SINCE 2007 there has been a push by political parties to move towards the single ballot system.
The reason for this was the electoral crisis that came after the disputed parliamentary seats allocation done by the Independent Electoral Commission (IEC) after the 2007 elections.
In 2002, Lesotho dumped the First-Past-The-Post (FPTP) electoral model and adopted the Mixed Member Proportional (MMP) system.
The MMP is seen as a hybrid of the FPTP model and the Proportional Representation (PR) model.
It uses two ballots: one ballot is for the constituency and the other one for the political party.
The first ballot is for election constituency representative (Member of Parliament for a specific constituency) irrespective of whether the candidate belongs to a political party or is an independent.
The second ballot is used to elect one’s party of choice.
The arrangement of having two separate ballots means voters have more options to elect candidates of their choice.
Civil society groups in the past campaigned for the single ballot system.
But the proposal never received support from political parties then.
Recently, however, there have been moves by the ruling Lesotho Congress for Democracy (LCD) party and the Popular Front for Democracy to push for the single ballot system — one ballot, one vote system — to be used during the next elections in 2012.
Other political parties appear opposed to this electoral model.
They have proposed a single ballot two votes system instead.
Under the single ballot one-man one-vote system the voter will elect a candidate and political party using one ballot.
That means a vote for a candidate will also be a vote for a political party.
But with the single ballot, two votes system, voters can elect a candidate of their choice while on the other side of the ballot paper they can elect a party of their choice.
I wish to analyse in this article the pros and cons of the single ballot system.
First, the system does not allow the proliferation of political pacts which undermined the electoral model of 2007.
The purpose behind the pacts was to improve political parties’ chances of maximising electoral returns and seize power.
The single ballot system will ensure that no politician stands for two political parties.
If we get rid of the two ballots system in my opinion it would be in our best interest as a country to adopt the single ballot two votes system.
The voter should still be allowed to separate the candidate from the party.
But the disadvantage with the single ballot system is that it can seriously undermine democracy in Lesotho.
For instance, the system does not accommodate independent candidates.
The ballot paper that is used to vote for an MP will also automatically be used to elect a party of one’s choice.
Therefore in the scenario where there is a failed election as in Makhaleng or a by-election as happened in Hololo, Mpharane and Sebapala constituencies earlier this year, it may be difficult to apply the formula of seats allocation as a matter of law.
Before seats allocation is done all valid votes are combined to get the national vote which will be divided by the 120 constituencies to find a quota.
The quota is a number or a scale used to measure the number of seats each political party deserves.
If the quota is 10 000, and the LCD for instance has 60 000 votes nationally, the IEC will divide the votes won by the LCD by the quota, which will be six.
This will be the provisional number of seats the LCD will take.
It is provisional because the final allocation is done after the IEC has subtracted the number of constituency seats the party would win in the constituency vote.

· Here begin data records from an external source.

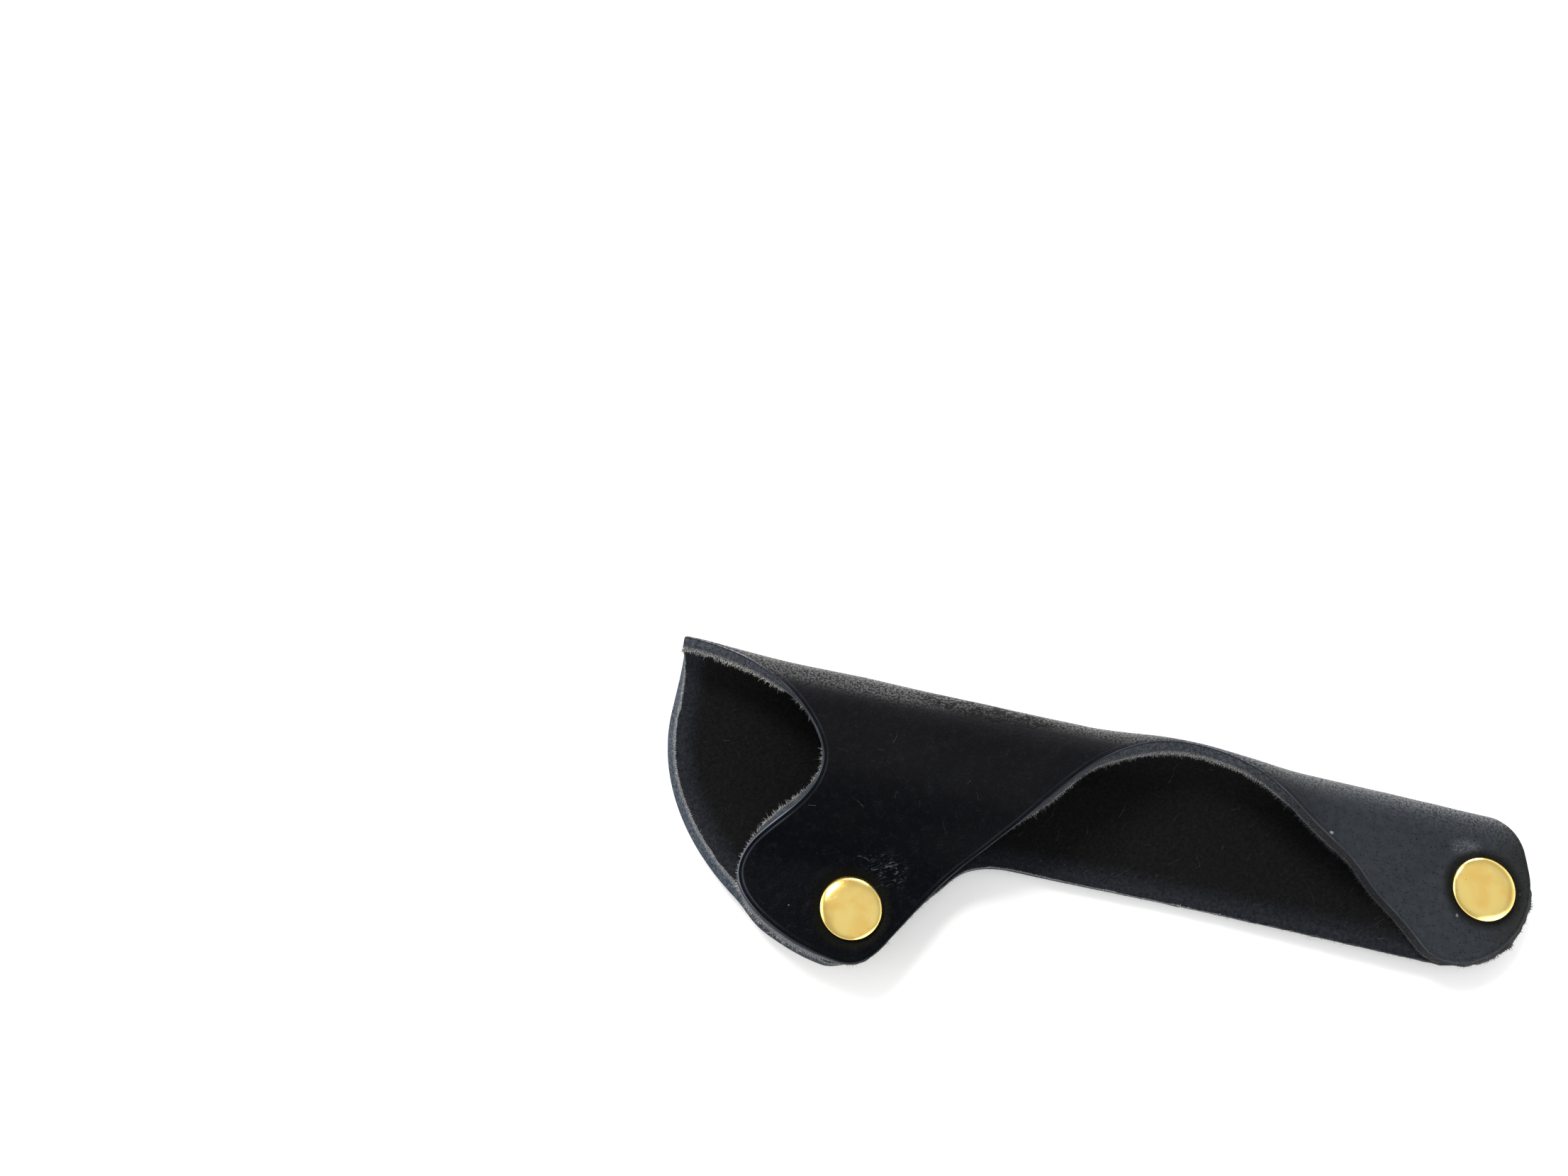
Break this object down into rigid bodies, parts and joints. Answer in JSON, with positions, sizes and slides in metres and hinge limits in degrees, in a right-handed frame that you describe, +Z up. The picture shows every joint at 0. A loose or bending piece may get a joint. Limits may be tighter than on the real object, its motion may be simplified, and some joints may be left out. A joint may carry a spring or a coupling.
{
  "type": "leather pen holder",
  "caption": "Folded black leather pen holder, held by double-cap brass rivets, with a scooped mouth, a rounded lobe and an arched window in its front.",
  "frame": {"origin": "on the flat back, halfway along the holder and on the middle of the pen channel", "axes": "+X from the mouth to the riveted tip, +Y towards the fold, +Z up out of the front"},
  "size_m": [0.1282, 0.0422, 0.0125],
  "materials": {
    "black_leather": "smooth waxed full grain, raw grey-blue cut edges",
    "brass": "polished, lightly worn"
  },
  "bodies": {
    "root": {"leather_sleeve": "black_leather", "mouth_front_cap": "brass", "mouth_front_post": "brass", "mouth_back_tube": "brass", "mouth_back_cap": "brass", "tip_front_cap": "brass", "tip_front_post": "brass", "tip_back_tube": "brass", "tip_back_cap": "brass"}
  },
  "joints": []
}
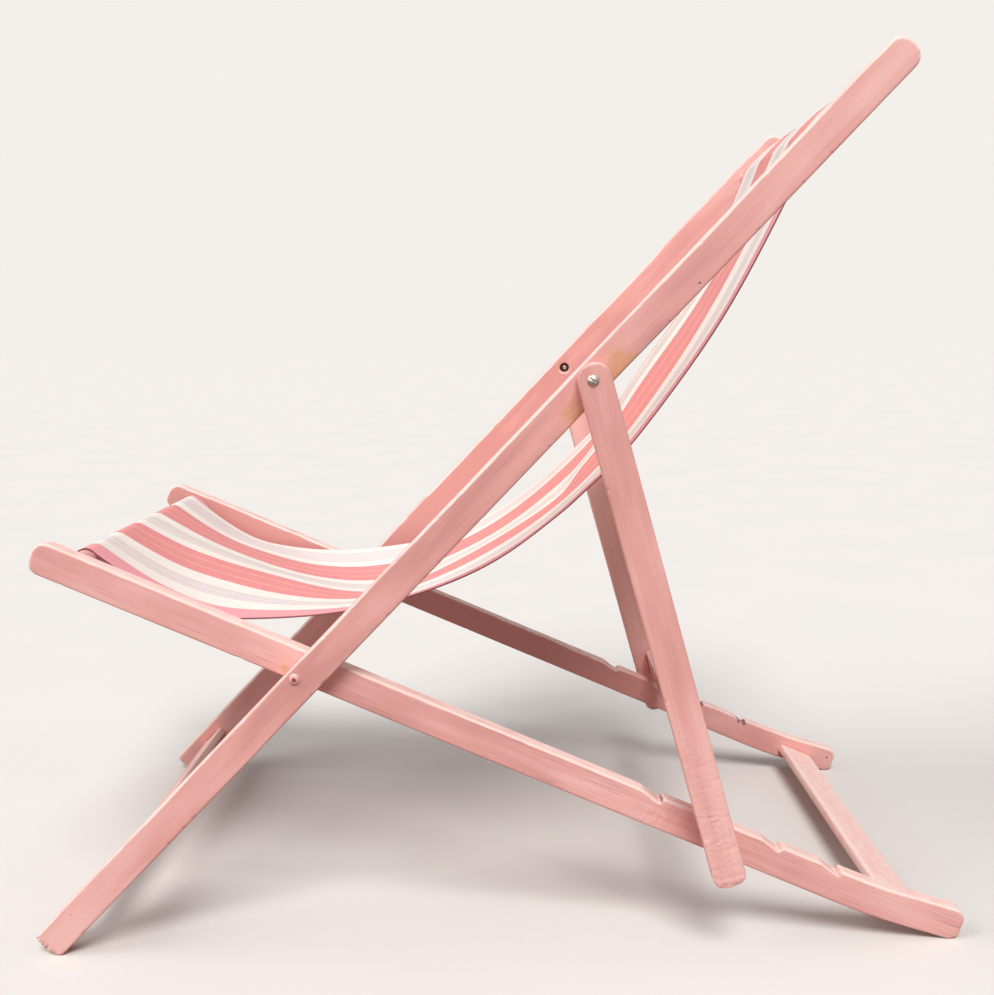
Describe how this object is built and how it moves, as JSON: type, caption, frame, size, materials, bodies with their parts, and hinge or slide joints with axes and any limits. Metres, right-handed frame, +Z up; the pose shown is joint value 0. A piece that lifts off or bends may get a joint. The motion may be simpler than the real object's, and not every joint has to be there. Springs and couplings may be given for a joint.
{
  "type": "folding sling deck chair",
  "caption": "Folding wooden deck chair with a hung striped canvas sling, its back held by a prop bar in a row of notches.",
  "frame": {"origin": "on the ground, under the middle of the chair's length and width", "axes": "+Z up, +Y to the sitter's right, -X the way the sitter faces"},
  "size_m": [1.034, 0.6332, 0.9646],
  "materials": {
    "pink_paint": "old pink gloss paint on softwood, worn and chipped at ends and edges",
    "striped_canvas": "woven cotton canvas, lengthwise stripes in coral, white, pale lilac and pink",
    "bolt_steel": "dull zinc-plated steel, slightly tarnished",
    "painted_steel": "painted over with the rails, dark in the slot",
    "tack_steel": "blued steel tacks"
  },
  "bodies": {
    "back_frame": {"back_rail_left": "pink_paint", "back_rail_right": "pink_paint", "top_bar": "pink_paint", "lower_crossbar": "pink_paint", "sling": "striped_canvas", "top_tacks": "tack_steel", "upper_pivot_bolts": "bolt_steel", "upper_pivot_washers": "bolt_steel", "upper_pivot_nuts": "bolt_steel", "lower_pivot_bolts": "painted_steel", "lower_pivot_washers": "bolt_steel", "lower_pivot_nuts": "bolt_steel"},
    "seat_frame": {"seat_rail_left": "pink_paint", "seat_rail_right": "pink_paint", "front_bar": "pink_paint", "rear_bar": "pink_paint", "front_tacks": "tack_steel"},
    "prop_frame": {"prop_leg_left": "pink_paint", "prop_leg_right": "pink_paint", "prop_bar": "pink_paint"}
  },
  "joints": [
    {"name": "seat_fold", "type": "hinge", "parent": "back_frame", "child": "seat_frame", "pos_m": [-0.21902, 0, 0.31359], "axis": [0, -1, 0], "range_deg": [0, 69.44], "deforming": ["sling"]},
    {"name": "prop_swing", "type": "hinge", "parent": "back_frame", "child": "prop_frame", "pos_m": [0.09884, 0, 0.62911], "axis": [0, -1, 0], "range_deg": [0, 120.64]}
  ],
  "couplings": [
    {"joint": "prop_swing", "follows": "seat_fold", "ratio": 1.7373}
  ]
}
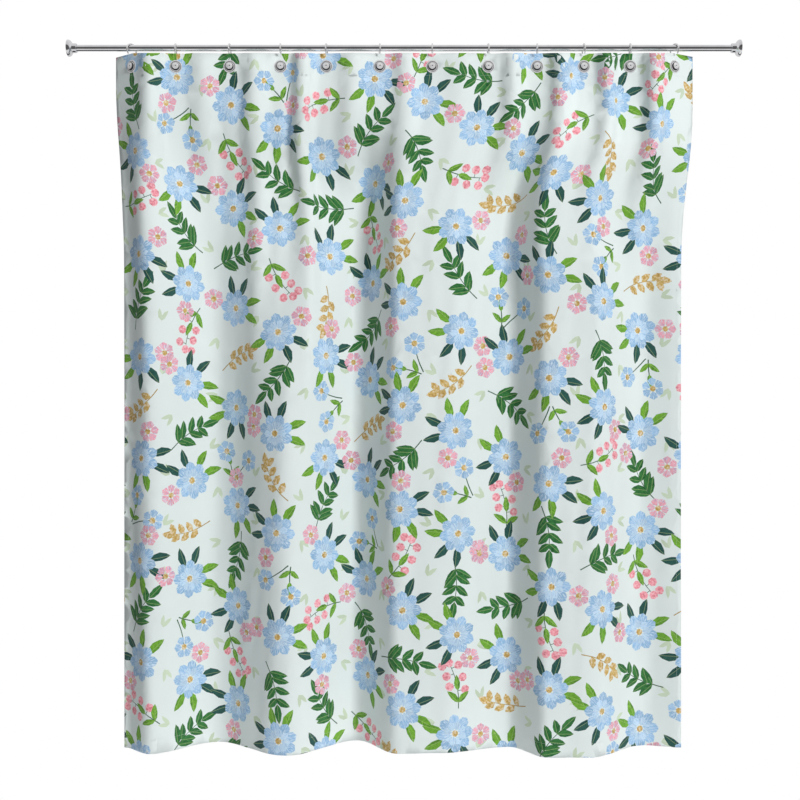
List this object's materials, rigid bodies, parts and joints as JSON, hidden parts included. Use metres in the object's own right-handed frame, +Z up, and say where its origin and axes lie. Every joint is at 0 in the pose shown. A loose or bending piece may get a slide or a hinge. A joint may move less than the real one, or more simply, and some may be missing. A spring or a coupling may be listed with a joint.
{
  "type": "shower curtain",
  "caption": "Printed fabric shower curtain with metal eyelets, hung by wire hooks with round knobs from a straight chrome rod between two wall flanges.",
  "frame": {"origin": "centre of the left wall plate's back face, on the rod's axis", "axes": "+X along the rod to the right wall, -Y the side the curtain's printed front faces, +Z up"},
  "size_m": [1.816, 0.1655, 1.9167],
  "materials": {
    "rod_chrome": "polished chrome plate",
    "cover_chrome": "polished chrome plate",
    "hook_chrome": "polished chrome plate",
    "eyelet_nickel": "bright nickel plate",
    "socket_zinc": "satin zinc casting",
    "screw_steel": "zinc-plated steel",
    "printed_cloth": "waffle-weave polyester, printed with a floral pattern on pale aqua"
  },
  "bodies": {
    "rod": {"rod_tube": "rod_chrome", "left_socket": "socket_zinc", "left_upper_wall_screw": "screw_steel", "left_lower_wall_screw": "screw_steel", "left_set_screw": "screw_steel", "right_socket": "socket_zinc", "right_upper_wall_screw": "screw_steel", "right_lower_wall_screw": "screw_steel", "right_set_screw": "screw_steel"},
    "left_cover": {"left_cover": "cover_chrome"},
    "right_cover": {"right_cover": "cover_chrome"},
    "curtain": {"curtain_panel": "printed_cloth", "hook_wire_01": "hook_chrome", "hook_knob_01": "hook_chrome", "eyelet_front_01": "eyelet_nickel", "eyelet_back_01": "eyelet_nickel"},
    "hanger_02": {"hook_wire_02": "hook_chrome", "hook_knob_02": "hook_chrome", "eyelet_front_02": "eyelet_nickel", "eyelet_back_02": "eyelet_nickel"},
    "hanger_03": {"hook_wire_03": "hook_chrome", "hook_knob_03": "hook_chrome", "eyelet_front_03": "eyelet_nickel", "eyelet_back_03": "eyelet_nickel"},
    "hanger_04": {"hook_wire_04": "hook_chrome", "hook_knob_04": "hook_chrome", "eyelet_front_04": "eyelet_nickel", "eyelet_back_04": "eyelet_nickel"},
    "hanger_05": {"hook_wire_05": "hook_chrome", "hook_knob_05": "hook_chrome", "eyelet_front_05": "eyelet_nickel", "eyelet_back_05": "eyelet_nickel"},
    "hanger_06": {"hook_wire_06": "hook_chrome", "hook_knob_06": "hook_chrome", "eyelet_front_06": "eyelet_nickel", "eyelet_back_06": "eyelet_nickel"},
    "hanger_07": {"hook_wire_07": "hook_chrome", "hook_knob_07": "hook_chrome", "eyelet_front_07": "eyelet_nickel", "eyelet_back_07": "eyelet_nickel"},
    "hanger_08": {"hook_wire_08": "hook_chrome", "hook_knob_08": "hook_chrome", "eyelet_front_08": "eyelet_nickel", "eyelet_back_08": "eyelet_nickel"},
    "hanger_09": {"hook_wire_09": "hook_chrome", "hook_knob_09": "hook_chrome", "eyelet_front_09": "eyelet_nickel", "eyelet_back_09": "eyelet_nickel"},
    "hanger_10": {"hook_wire_10": "hook_chrome", "hook_knob_10": "hook_chrome", "eyelet_front_10": "eyelet_nickel", "eyelet_back_10": "eyelet_nickel"},
    "hanger_11": {"hook_wire_11": "hook_chrome", "hook_knob_11": "hook_chrome", "eyelet_front_11": "eyelet_nickel", "eyelet_back_11": "eyelet_nickel"},
    "hanger_12": {"hook_wire_12": "hook_chrome", "hook_knob_12": "hook_chrome", "eyelet_front_12": "eyelet_nickel", "eyelet_back_12": "eyelet_nickel"}
  },
  "joints": [
    {"name": "left_cover_slide", "type": "slide", "parent": "rod", "child": "left_cover", "axis": [1, 0, 0], "range_m": [0, 0.04]},
    {"name": "right_cover_slide", "type": "slide", "parent": "rod", "child": "right_cover", "axis": [-1, 0, 0], "range_m": [0, 0.04]},
    {"name": "curtain_swing", "type": "hinge", "parent": "rod", "child": "curtain", "pos_m": [0.908, 0, 0], "axis": [1, 0, 0], "range_deg": [-12, 12]},
    {"name": "hook_02_slide", "type": "slide", "parent": "curtain", "child": "hanger_02", "axis": [-1, 0, 0], "range_m": [0, 0.0814]},
    {"name": "hook_03_slide", "type": "slide", "parent": "curtain", "child": "hanger_03", "axis": [-1, 0, 0], "range_m": [0, 0.1807]},
    {"name": "hook_04_slide", "type": "slide", "parent": "curtain", "child": "hanger_04", "axis": [-1, 0, 0], "range_m": [0, 0.2739]},
    {"name": "hook_05_slide", "type": "slide", "parent": "curtain", "child": "hanger_05", "axis": [-1, 0, 0], "range_m": [0, 0.3582]},
    {"name": "hook_06_slide", "type": "slide", "parent": "curtain", "child": "hanger_06", "axis": [-1, 0, 0], "range_m": [0, 0.4561]},
    {"name": "hook_07_slide", "type": "slide", "parent": "curtain", "child": "hanger_07", "axis": [-1, 0, 0], "range_m": [0, 0.5527]},
    {"name": "hook_08_slide", "type": "slide", "parent": "curtain", "child": "hanger_08", "axis": [-1, 0, 0], "range_m": [0, 0.6554]},
    {"name": "hook_09_slide", "type": "slide", "parent": "curtain", "child": "hanger_09", "axis": [-1, 0, 0], "range_m": [0, 0.7451]},
    {"name": "hook_10_slide", "type": "slide", "parent": "curtain", "child": "hanger_10", "axis": [-1, 0, 0], "range_m": [0, 0.8308]},
    {"name": "hook_11_slide", "type": "slide", "parent": "curtain", "child": "hanger_11", "axis": [-1, 0, 0], "range_m": [0, 0.9158]},
    {"name": "curtain_draw", "type": "slide", "parent": "curtain", "child": "hanger_12", "axis": [-1, 0, 0], "range_m": [0, 0.9969], "deforming": ["curtain_panel"]}
  ],
  "couplings": [
    {"joint": "hook_02_slide", "follows": "curtain_draw", "ratio": 0.081173},
    {"joint": "hook_03_slide", "follows": "curtain_draw", "ratio": 0.18076},
    {"joint": "hook_04_slide", "follows": "curtain_draw", "ratio": 0.27422},
    {"joint": "hook_05_slide", "follows": "curtain_draw", "ratio": 0.3588},
    {"joint": "hook_06_slide", "follows": "curtain_draw", "ratio": 0.45703},
    {"joint": "hook_07_slide", "follows": "curtain_draw", "ratio": 0.55389},
    {"joint": "hook_08_slide", "follows": "curtain_draw", "ratio": 0.65689},
    {"joint": "hook_09_slide", "follows": "curtain_draw", "ratio": 0.74693},
    {"joint": "hook_10_slide", "follows": "curtain_draw", "ratio": 0.83288},
    {"joint": "hook_11_slide", "follows": "curtain_draw", "ratio": 0.91814}
  ]
}
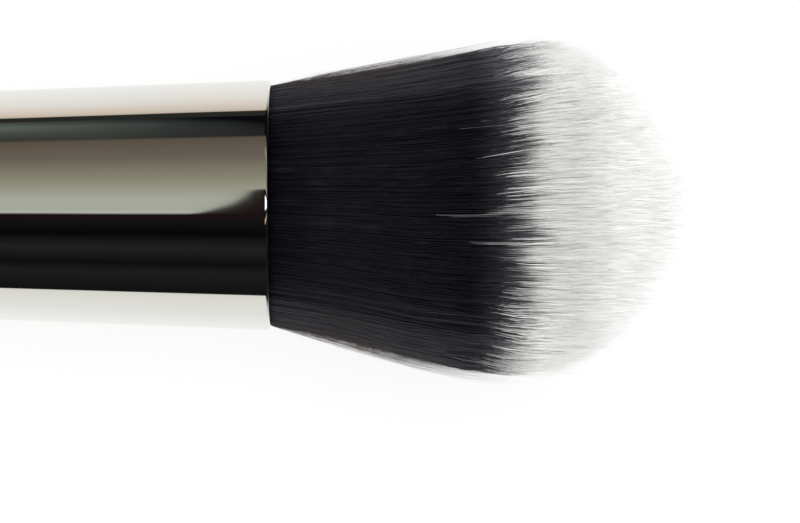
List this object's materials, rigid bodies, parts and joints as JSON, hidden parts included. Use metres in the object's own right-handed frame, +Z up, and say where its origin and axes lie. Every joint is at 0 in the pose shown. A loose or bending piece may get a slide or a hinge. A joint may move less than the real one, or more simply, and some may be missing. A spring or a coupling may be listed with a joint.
{
  "type": "foundation brush",
  "caption": "Round two-tone make-up brush: domed tuft of short dark and long white fibres in a bright crimped ferrule on a tapering black handle, lying on its side.",
  "frame": {"origin": "on the surface the brush lies on, under the middle of its length and width", "axes": "+X along the brush from the handle's butt to the tuft's tip, as seen from above; +Z up; +Y across"},
  "size_m": [0.1796, 0.0298, 0.0293],
  "materials": {
    "black_lacquer": "gloss",
    "bright_plating": "polished",
    "clear_glue": "satin",
    "amber_resin": "gloss",
    "thread": "matte",
    "dark_fibre": "satin",
    "white_fibre": "satin"
  },
  "bodies": {
    "root": {"handle": "black_lacquer", "ferrule": "bright_plating", "handle_glue": "clear_glue", "resin_plug": "amber_resin", "root_thread": "thread", "dark_fibres": "dark_fibre", "white_fibres": "white_fibre"}
  },
  "joints": []
}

The rationale is to make sure that the LCD does not get more or less than six seats.
In the scenario where a single ballot system is adopted without independent candidates, the heart of the model which seeks to promote fairness and proportionality in representation will be seriously affected.
This is because independent candidates cannot stand under the second ballot of the PR system as it is for the political parties only.
Their votes may be used in the allocation of seats for parties although they will not get a seat.
For instance an independent candidate can have more votes than the party and get no seat.
But a party will be given a seat simply because it is eligible to stand under the PR system.
If independent candidates are barred from contesting elections we will run the risk of giving political parties monopoly over democracy.
Most of our political parties in Lesotho are highly irresponsible.
They all seem to have problems in adopting a democratic culture and upholding the rule of law within their political organisations.
We have seen national executive committees of these parties fielding candidates of their choice against the express wishes of the people.
This has given rise to independent candidates who are popular within the grassroots but with no support from political parties’ national executive committees.
It would be improper to close all space for independent candidates and give free rein to political parties.
It can be argued that independent candidates have not been a popular phenomenon on Lesotho’s political scene since the advent of democratic elections in 1993.
Basotho tend to identify their electoral choices with a particular political party.
It is therefore not common for a voter to elect a candidate who does not belong to a political party of their choice.
In the 2002 general election for instance, the Basotho National Party won some seats under the PR system but lost constituency elections.
In 2007, the All Basotho Convention won constituency elections in Hlotse constituency but lost the PR seat in the same constituency.
There are other examples which demonstrate this point.
What has been shown in all these examples is that voters do not always identify themselves with political parties.
Voters have the capacity to separate individual candidates from their political parties.